Issue 25, 2021

Phase-field model for a weakly compressible soft layered material: morphological transitions on smectic–isotropic interfaces

Abstract

A coupled phase-field and hydrodynamic model is introduced to describe a two-phase, weakly compressible smectic (layered phase) in contact with an isotropic fluid of different density. A non-conserved smectic order parameter is coupled to a conserved mass density in order to accommodate non-solenoidal flows near the smectic–isotropic boundary arising from density contrast between the two phases. The model aims to describe morphological transitions in smectic thin films under heat treatment, in which arrays of focal conic defects evolve into conical pyramids and concentric rings through curvature dependent evaporation of smectic layers.
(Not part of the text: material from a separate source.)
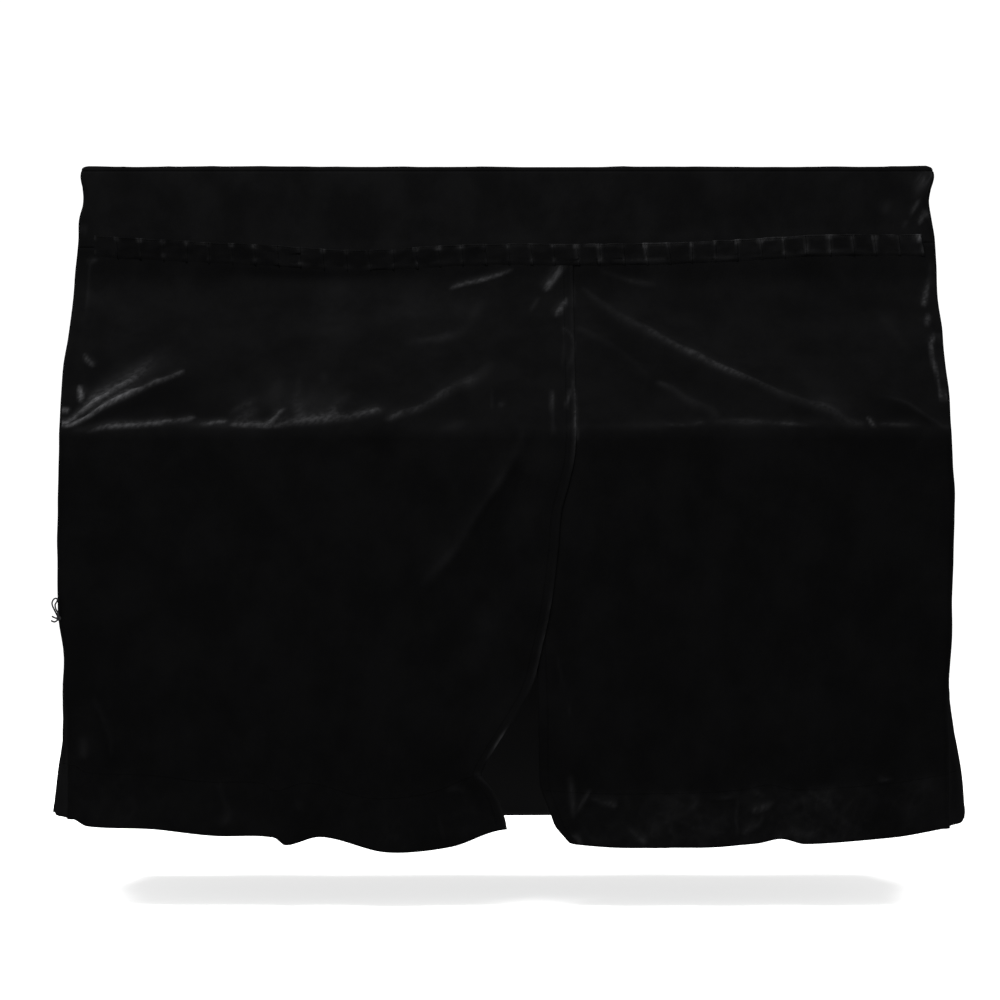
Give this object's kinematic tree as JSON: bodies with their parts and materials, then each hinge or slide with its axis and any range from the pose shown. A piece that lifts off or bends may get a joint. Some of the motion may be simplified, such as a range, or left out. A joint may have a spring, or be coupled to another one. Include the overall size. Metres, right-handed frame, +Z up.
{
  "type": "piano cover",
  "caption": "Full-length fitted velvet cover for an upright piano: flat top, front valance with a pleated heading band, and curtains that lap over the pedals.",
  "frame": {"origin": "under the middle of the top panel, where the piano's lid carries the cover", "axes": "+Z up, +X to the right seen from the front, the front with its curtains faces -Y"},
  "size_m": [1.6476, 0.6506, 1.2009],
  "materials": {
    "velvet": "black crushed velvet with a short silky pile",
    "pleated_velvet": "black velvet ribbon, flat lapped pleats stitched along both edges",
    "tie_cord": "black braided cord with frayed ends"
  },
  "bodies": {
    "root": {"top_panel": "velvet", "valance": "velvet", "front_left": "velvet", "front_right": "velvet", "side_left": "velvet", "side_right": "velvet", "back_panel": "velvet", "heading_band": "pleated_velvet", "side_tie": "tie_cord"}
  },
  "joints": []
}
The model leads to an extended thermodynamic relation at a curved surface that includes its Gaussian curvature, non-classical stresses at the boundary and flows arising from density gradients. The temporal evolution given by the model conserves the overall mass of the liquid crystal while still allowing for the modulated smectic structure to grow or shrink. A numerical solution of the governing equations reveals that pyramidal domains are sculpted at the center of focal conics upon a temperature increase, which display tangential flows at their surface. Other cases investigated include the possible coalescence of two cylindrical stacks of smectic layers, formation of droplets, and the interactions between focal conic domains through flow.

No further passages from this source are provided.